Today, Dominique and I went to Sierre for a meeting on the Internet of Things. It was hosted by at the technoark at Sierre and their activities. It’s a startup incubator with around 10 statups working on ICTs.
Daniel Kaplan introduced the IoT. Cameras are a rich sensors that shall be integrated, on top of which different applications could be run (motion and people recognition). The Web came out from its virtual world and is integrating real objects. This brought us to the concept of cities? It’s about public places and the notion of information sharing, who is able to read and write what in a city? Walls, building, spaces, and other objects become interfaces. You can share sensory information for example by hugging a cushion. But it also brings us to industrial concepts. The concept of re-programmation is the trademark of an open Web, espcially Web 2.0. We buy an Aibo, we want it to blog, to add goodies, to customize it, pigeons have blogs and are used as environmental sensors. Objects are becoming more than just a toy, they becoming friends, and they know all about the intimacy. But the same substrate can be used as a surveillance, and it’s about big brother. He talks about Nuage Vert de HeHe, a representation of pollution in the city.

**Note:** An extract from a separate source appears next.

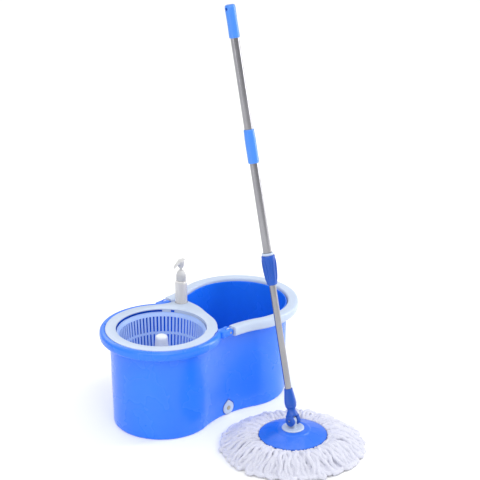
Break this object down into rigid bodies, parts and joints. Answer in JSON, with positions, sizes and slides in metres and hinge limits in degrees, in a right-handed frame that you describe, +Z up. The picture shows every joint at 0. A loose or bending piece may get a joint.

Networking has transformed objects, but it didn’t changed the way they are made. The “Internetization” of objects manufacturing, through Fab Labs follows the model of Web 2.0. Open source objects, that you can just download, print and built. This concepts has been already affecting third world countries, where people can built (and share the guidelines) structures, buildings, appliances, etc.
The new business, however, is about the machine to machine communication. Devices that just chat together. For now all integration is done vertically, one application for one user, just like the old days of computers. But the real challenge is about sharing devices accross several users and applications, sharing of infrastructures, devices. This echoes very much with our notion of Web of Things, which is all about. But Daniel goes further, he talks about devices that are share between… no users (that’s the real challenge).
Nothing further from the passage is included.